Net cash used in operating activities totaled approximately $2.5 million for the six months ended December 31, 2023, which was mainly due to a net loss of approximately $21.1 million and non-cash adjustments to reconcile the net loss to net cash used in operating activities of approximately $15.8 million of provision for expected credit losses, approximately $2.2 million of stock compensation expense, approximately $7,000 of depreciation expense, approximately $1.8 million of amortization expense, approximately $72,000 of amortization of debt issuance costs, and approximately $40,000 of amortization of right of use assets. Net cash from changes in operating assets and liabilities resulted in a net cash outflow, which mainly consists of the increase of other receivables of approximately $11.8 million which were subsequently reserved for allowance on credit losses.

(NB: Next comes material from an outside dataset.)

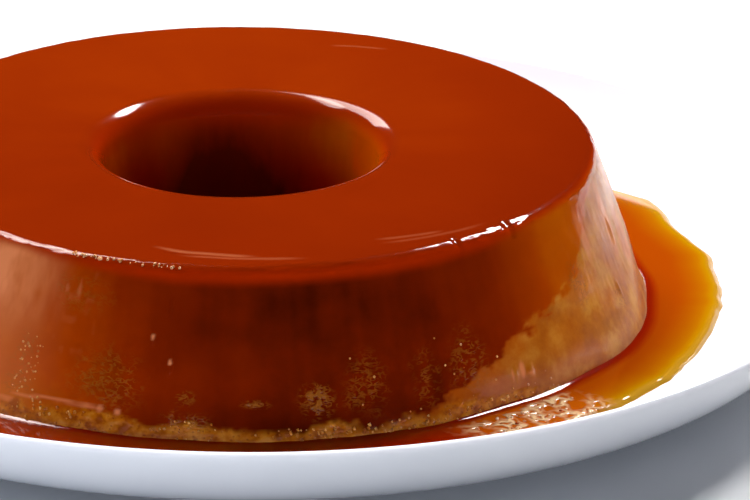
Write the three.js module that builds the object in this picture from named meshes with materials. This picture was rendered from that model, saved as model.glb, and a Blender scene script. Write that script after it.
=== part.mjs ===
// Creme caramel flan, served on its plate.
//
// A ring of set custard, turned out of a tapered ring mould, stands on a white coupe plate. The caramel that lined
// the mould is a soaked layer that runs through the top of the ring, from its outer shoulder to its hole. What ran
// off lies as a pool round the ring's foot, and as a small pool at the bottom of the hole.
//
// Millimetres, +Z up. The origin is the centre of the plate's foot ring, on the table. Each mesh is one real piece.

import * as THREE from "three";

// ---- Driving dimensions ----

const CLEARANCE = 0.3; // gap between pieces that touch

const PLATE = {
  radius: 160.2, // outside of the lip
  lipRound: 1.3, // radius of the rounded lip
  lipCentre: 18.5, // centre of the lip's round, above the well's floor
  lipSweep: 139, // degrees of the lip's round, from the outside over the top
  floorTop: 7.5, // floor of the well, above the table
  floorThickness: 4.5,
  wellRadius: 100, // where the flat floor starts to rise
  insidePower: 3.5, // how late the inside curves up
  undersidePower: 3.4, // the underside is flat near the foot ring
  undersideRoundness: 0.625, // and upright at the lip
  footRadius: 100, // outside of the foot ring
  footWidth: 5,
  footSlope: 1.5, // how much wider the foot ring is at its root, on each side
};

const FLAN = {
  centreX: -3.4, // the ring stands a little off the plate's middle
  height: 43.8, // above the well's floor
  footRadius: 110,
  footRound: 2.2, // rounded foot of the outer wall
  topRadius: 92.8, // outer edge of the flat top
  topOffset: [0.2, 0.75], // the ring leans a little as it stands
  shoulderRound: 2,
  wallLean: 20.8, // degrees that the outer wall leans in
  holeTopRadius: 43.8, // edge of the hole, where the top turns down into it
  holeRound: 7,
  holeLean: 7, // degrees that the hole's wall leans
  holeOffset: [0.7, -0.8], // the mould's tube wasn't quite in its middle
  caramelDepth: 4, // thickness of the soaked layer at the outer wall
  holeCaramelDepth: 7, // and in the hole, where it reaches below the rounded edge
};

const SAUCE = {
  level: 2.4, // surface of the pool, above the well's floor
  radius: 124.6, // mean radius of its edge
  edgeWidth: 4.5, // width of its rounded edge
  climb: 0.9, // how far it climbs the custard
  climbWidth: 3.5,
  holeLevel: 3, // surface of the pool in the hole
};

// Unevenness, as waves round the ring. Each row is [cycles, phase in radians, amplitude].
const UNEVEN = {
  swell: [[2, -2.57, 0.6], [3, 1.0, 0.2], [5, 2.25, 0.35]], // of the outer wall
  crags: [[11, 0.3, 0.25], [17, 1.9, 0.25], [24, 0.8, 0.2]], // at the wall's foot
  cragHeight: 12, // the crags fade out at this height
  hole: [[2, -1.35, 0.2], [3, 0.5, 0.35]], // of the hole's wall
  sag: [[1, 0.4, 1.0], [2, 0, 0.25], [4, 0.4, 0.2]], // of the top's height at its edge
  pool: [[1, 1.05, 2.4], [5, -0.7, 0.7], [9, 2.0, 0.35], [14, 0.4, 0.25]], // of the pool's edge
};

const PLATE_SEGMENTS = 80;
const RING_SEGMENTS = 96;
const HOLE_POOL_SEGMENTS = 48;

// ---- Helpers ----

const radians = THREE.MathUtils.degToRad;
const { clamp, lerp, smoothstep } = THREE.MathUtils;
const sinOf = (degrees) => Math.sin(radians(degrees));
const cosOf = (degrees) => Math.cos(radians(degrees));

function waves(angle, rows) {
  return rows.reduce((sum, [cycles, phase, size]) => sum + size * Math.sin(cycles * angle + phase), 0);
}

// Numbers from one value to another, both ends included.
function steps(from, to, count) {
  return Array.from({ length: count + 1 }, (_, i) => lerp(from, to, i / count));
}

// Points along an arc in the profile plane, both ends included. Angles are counted from outwards, up.
function arc([centreR, centreZ], radius, fromDegrees, toDegrees, count) {
  return steps(fromDegrees, toDegrees, count).map((a) => [centreR + radius * cosOf(a), centreZ + radius * sinOf(a)]);
}

// Closed band swept round the vertical axis. sectionAt(angle) gives its closed outline there as [x, y, z] points,
// from the underside outwards, up and back in.
function sweptBand(segments, sectionAt) {
  const sections = steps(0, 2 * Math.PI, segments).slice(0, segments).map(sectionAt);
  const count = sections[0].length;
  const indices = [];
  for (let i = 0; i < segments; i++) {
    for (let j = 0; j < count; j++) {
      const here = i * count;
      const next = ((i + 1) % segments) * count;
      const up = (j + 1) % count;
      indices.push(here + j, next + j, next + up, here + j, next + up, here + up);
    }
  }
  const geometry = new THREE.BufferGeometry();
  geometry.setAttribute("position", new THREE.Float32BufferAttribute(sections.flat(2), 3));
  geometry.setIndex(indices);
  geometry.computeVertexNormals();
  return geometry;
}

// Solid of revolution about +Z from a profile of [radius, z] points that starts and ends on the axis.
function turned(profile, segments) {
  const geometry = new THREE.LatheGeometry(profile.map(([r, z]) => new THREE.Vector2(r, z)), segments);
  return geometry.rotateX(Math.PI / 2);
}

function piece(name, geometry, colour, roughness) {
  const mesh = new THREE.Mesh(geometry, new THREE.MeshStandardMaterial({ color: colour, roughness, metalness: 0 }));
  mesh.name = name;
  return mesh;
}

// ---- Plate ----

// Last point of the lip's round, where it meets the inside.
const lipEnd = [
  PLATE.radius - PLATE.lipRound + PLATE.lipRound * cosOf(PLATE.lipSweep),
  PLATE.lipCentre + PLATE.lipRound * sinOf(PLATE.lipSweep),
];

// Height of the plate's inside above its floor.
function plateInside(radius) {
  const share = clamp((radius - PLATE.wellRadius) / (lipEnd[0] - PLATE.wellRadius), 0, 1);
  return lipEnd[1] * share ** PLATE.insidePower;
}

// Height of the underside above the well's floor. Its curve is a superellipse.
function plateUnderside(radius) {
  const share = clamp((radius - PLATE.wellRadius) / (PLATE.radius - PLATE.wellRadius), 0, 1);
  const rise = 1 - (1 - share ** PLATE.undersidePower) ** PLATE.undersideRoundness;
  return lerp(-PLATE.floorThickness, PLATE.lipCentre, rise);
}

function makePlate() {
  const footInner = PLATE.footRadius - PLATE.footWidth;
  const footRoot = PLATE.footRadius + PLATE.footSlope;
  const foot = [
    [footInner - PLATE.footSlope, -PLATE.floorThickness],
    [footInner, -PLATE.floorTop],
    [PLATE.footRadius, -PLATE.floorTop],
    [footRoot, -PLATE.floorThickness],
  ];
  // The points crowd together towards the lip, where the underside turns up.
  const underside = steps(0, 90, 9)
    .slice(1, -1)
    .map((degrees) => lerp(footRoot, PLATE.radius, sinOf(degrees)))
    .map((r) => [r, plateUnderside(r)]);
  const lip = arc([PLATE.radius - PLATE.lipRound, PLATE.lipCentre], PLATE.lipRound, 0, PLATE.lipSweep, 3);
  const inside = steps(lipEnd[0], PLATE.wellRadius, 8)
    .slice(1)
    .map((r) => [r, plateInside(r)]);
  const profile = [[0, -PLATE.floorThickness], ...foot, ...underside, ...lip, ...inside, [0, 0]];
  const onTable = profile.map(([r, z]) => [r, z + PLATE.floorTop]);
  return piece("plate", turned(onTable, PLATE_SEGMENTS), 0xf2f4f6, 0.12);
}

// ---- Flan ----

// Upper end of the outer wall, where the shoulder's round begins.
const wallTop = [
  FLAN.topRadius + FLAN.shoulderRound * cosOf(FLAN.wallLean),
  FLAN.height + FLAN.shoulderRound * (sinOf(FLAN.wallLean) - 1),
];

// The round at the hole's edge is counted from outwards, up.
const holeRoundEnd = 180 - FLAN.holeLean;
const holeRoundCentre = [FLAN.holeTopRadius, FLAN.height - FLAN.holeRound];
const holeWallTop = [
  holeRoundCentre[0] + FLAN.holeRound * cosOf(holeRoundEnd),
  holeRoundCentre[1] + FLAN.holeRound * sinOf(holeRoundEnd),
];

const outerSeam = FLAN.height - FLAN.caramelDepth;
const innerSeam = FLAN.height - FLAN.holeCaramelDepth;

// Radius of the outer wall at a height above the well's floor.
function wallRadius(z) {
  return lerp(FLAN.footRadius, wallTop[0], (z - FLAN.footRound) / (wallTop[1] - FLAN.footRound));
}

function holeRadius(z) {
  return holeWallTop[0] - (holeWallTop[1] - z) * Math.tan(radians(FLAN.holeLean));
}

// A point of the uneven ring, from its place in the regular profile. The wall swells and leans, the top sags a
// little towards its edge, the wall's foot is craggy, and the hole stands off the middle.
function flanPoint(angle, r, z) {
  const towardsHole = clamp((FLAN.topRadius - r) / (FLAN.topRadius - FLAN.holeTopRadius), 0, 1);
  const towardsFoot = smoothstep(UNEVEN.cragHeight - z, 0, UNEVEN.cragHeight);
  const wallShift = waves(angle, UNEVEN.swell) + towardsFoot * waves(angle, UNEVEN.crags);
  const holeShift = clamp(r / FLAN.holeTopRadius, 0, 1) * waves(angle, UNEVEN.hole);
  const radius = r + lerp(wallShift, holeShift, towardsHole);
  const upwards = z / FLAN.height;
  const offset = [0, 1].map((k) => lerp(upwards * FLAN.topOffset[k], FLAN.holeOffset[k], towardsHole));
  const lift = upwards * clamp(r / FLAN.topRadius, 0, 1) * waves(angle, UNEVEN.sag);
  return [
    FLAN.centreX + radius * Math.cos(angle) + offset[0],
    radius * Math.sin(angle) + offset[1],
    PLATE.floorTop + z + lift,
  ];
}

function flanBand(profile) {
  return sweptBand(RING_SEGMENTS, (angle) => profile.map(([r, z]) => flanPoint(angle, r, z)));
}

function makeCustard() {
  const foot = arc([FLAN.footRadius - FLAN.footRound, CLEARANCE + FLAN.footRound], FLAN.footRound, -90, 0, 3);
  // The first step of the wall ends where the sauce does, so that the two keep their gap.
  const wall = steps(SAUCE.level + SAUCE.climb, outerSeam - CLEARANCE, 6).map((z) => [wallRadius(z), z]);
  const hole = steps(innerSeam - CLEARANCE, CLEARANCE, 3).map((z) => [holeRadius(z), z]);
  return piece("custard", flanBand([...foot, ...wall, ...hole]), 0x8a4a18, 0.3);
}

function makeCaramelLayer() {
  const shoulderCentre = [FLAN.topRadius, FLAN.height - FLAN.shoulderRound];
  const shoulder = arc(shoulderCentre, FLAN.shoulderRound, FLAN.wallLean, 90, 4);
  const top = steps(FLAN.topRadius, FLAN.holeTopRadius, 3)
    .slice(1, -1)
    .map((r) => [r, FLAN.height]);
  const holeEdge = arc(holeRoundCentre, FLAN.holeRound, 90, holeRoundEnd, 5);
  const profile = [
    [wallRadius(outerSeam), outerSeam],
    ...shoulder,
    ...top,
    ...holeEdge,
    [holeRadius(innerSeam), innerSeam],
  ];
  return piece("caramel_layer", flanBand(profile), 0x9c2f05, 0.1);
}

// ---- Sauce ----

// One cut through the pool round the ring. It keeps its gap to the custard's wall and to the plate.
function poolSection(angle) {
  const beside = (r, z) => flanPoint(angle, r + CLEARANCE, z);
  const inner = beside(wallRadius(SAUCE.level + SAUCE.climb), SAUCE.level + SAUCE.climb);
  const edge = SAUCE.radius + waves(angle, UNEVEN.pool);
  const outer = [edge * Math.cos(angle), edge * Math.sin(angle)];
  const width = Math.hypot(outer[0] - inner[0], outer[1] - inner[1]);
  // A point at a distance outwards from the custard, at a height above the well's floor.
  const at = (distance, z) => {
    const share = distance / width;
    return [lerp(inner[0], outer[0], share), lerp(inner[1], outer[1], share), PLATE.floorTop + z];
  };
  const bottomUnder = ([x, y]) => plateInside(Math.hypot(x, y)) + CLEARANCE;
  const underneath = (share) => at(share * width, bottomUnder(at(share * width, 0)));
  const rim = bottomUnder(outer);
  const besideFoot = beside(FLAN.footRadius, CLEARANCE + FLAN.footRound);
  return [
    [besideFoot[0], besideFoot[1], PLATE.floorTop + bottomUnder(besideFoot)],
    underneath(0.5),
    underneath(0.8),
    underneath(1),
    at(width - 0.2 * SAUCE.edgeWidth, lerp(rim, SAUCE.level, 0.6)),
    at(width - 0.5 * SAUCE.edgeWidth, lerp(rim, SAUCE.level, 0.9)),
    at(width - SAUCE.edgeWidth, SAUCE.level),
    at(SAUCE.climbWidth, SAUCE.level),
    at(0.35 * SAUCE.climbWidth, SAUCE.level + 0.3 * SAUCE.climb),
    inner,
    besideFoot,
  ];
}

function makeSaucePool() {
  return piece("sauce_pool", sweptBand(RING_SEGMENTS, poolSection), 0xb34a00, 0.05);
}

function makeHolePool() {
  const climbTop = SAUCE.holeLevel + SAUCE.climb;
  const rimRadius = holeRadius(SAUCE.holeLevel) - CLEARANCE;
  const profile = [
    [0, CLEARANCE],
    [holeRadius(CLEARANCE) - CLEARANCE, CLEARANCE],
    [holeRadius(climbTop) - CLEARANCE, climbTop],
    [rimRadius - 0.35 * SAUCE.climbWidth, SAUCE.holeLevel + 0.3 * SAUCE.climb],
    [rimRadius - SAUCE.climbWidth, SAUCE.holeLevel],
    [0, SAUCE.holeLevel],
  ];
  const geometry = turned(profile, HOLE_POOL_SEGMENTS);
  // The disc takes the hole's own place and unevenness.
  const position = geometry.getAttribute("position");
  for (let i = 0; i < position.count; i++) {
    const [x, y, z] = [position.getX(i), position.getY(i), position.getZ(i)];
    position.setXYZ(i, ...flanPoint(Math.atan2(y, x), Math.hypot(x, y), z));
  }
  geometry.computeVertexNormals();
  return piece("sauce_in_hole", geometry, 0x8f3000, 0.05);
}

// ---- Assembly ----

const flan = new THREE.Group();
flan.add(makePlate(), makeCustard(), makeCaramelLayer(), makeSaucePool(), makeHolePool());

export default flan;
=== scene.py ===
"""Looks of a creme caramel flan on its plate.

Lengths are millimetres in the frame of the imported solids, and are turned to metres when a mesh is made.
The origin is the centre of the plate's foot on the table, +Z is up, and the flan is seen from the -Y side.
Angles are counted from +X towards +Y.
"""

import math

import bpy
import numpy as np
from mathutils import Matrix, Vector


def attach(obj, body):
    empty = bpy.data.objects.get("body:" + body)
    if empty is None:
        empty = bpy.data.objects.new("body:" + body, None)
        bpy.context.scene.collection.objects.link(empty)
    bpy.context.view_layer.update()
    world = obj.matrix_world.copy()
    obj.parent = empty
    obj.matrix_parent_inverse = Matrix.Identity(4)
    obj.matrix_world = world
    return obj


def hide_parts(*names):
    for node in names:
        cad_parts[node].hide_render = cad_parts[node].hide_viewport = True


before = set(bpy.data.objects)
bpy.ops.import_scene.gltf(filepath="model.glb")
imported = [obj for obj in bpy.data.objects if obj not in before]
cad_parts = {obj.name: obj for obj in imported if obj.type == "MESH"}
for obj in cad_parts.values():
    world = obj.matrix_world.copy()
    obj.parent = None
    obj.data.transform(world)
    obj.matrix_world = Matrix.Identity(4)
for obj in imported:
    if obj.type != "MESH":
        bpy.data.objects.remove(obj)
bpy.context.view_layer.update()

MM = 0.001
TURN = 2 * math.pi


# ---- Sizes, as in the solids ----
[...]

The net cash outflow was offset by the increase of prepayment of approximately $9.4 million as we prepaid service fees for live concert productions, and the increase of other payables and accrued liabilities of approximately $1.1 million as we incurred more payroll and received capital contribution in advance for potential private placement during the period, and the increase in lease liabilities of approximately $3,000 due to unpaid lease liabilities.

 

Net cash used in operating activities totaled approximately $6.4 million for the six months ended December 31, 2022, which was mainly due to a net loss of approximately $12.2 million and non-cash adjustments to reconcile the net loss to net cash used in operating activities of approximately $1.9 million of provision for doubtful accounts, approximately $0.3 million of stock compensation expense, approximately $7,000 of depreciation expense, and approximately $2.7 million of amortization expense. Net cash from changes in operating assets and liabilities resulted in a net cash outflow, which mainly consists of the increase of prepayment of approximately $5.2 million as we prepaid service fees for live concert productions, the decrease of accounts payable of approximately $0.5 million as we paid royalty fee to our on-demand content vendor during the period, and the decrease of other payables and accrued liabilities of approximately $0.2 million. The net cash outflow was offset by the decrease of other receivables of approximately $6.8 million. 

 

Financing Activities

 

Net cash provided by financing activities totaled approximately $2.5 million for the six months ended December 31, 2023, which was due to the sale of ordinary shares, net of offering costs, of approximately $1.4 million through our private placement offering, the proceeds from a convertible notes, net of debt issuance cost, of $1.0 million, and the borrowings from our related parties of approximately $0.2 million to pay for certain operating expenses.

 

Net cash provided by financing activities totaled approximately $6.8 million for the six months ended December 31, 2022, which was due to the sale of ordinary shares of approximately $1.5 million through our private placement offering, the sale of units, net of offering costs, of approximately $5.0 million and the borrowings from our related parties of approximately $0.3 million to pay for certain operating expenses. 

 

Statement Regarding Unaudited Financial Information

 

The unaudited financial information set forth above is subject to adjustments that may be identified when audit work is performed on the Company’s year-end financial statements, which could result in significant differences from this unaudited financial information.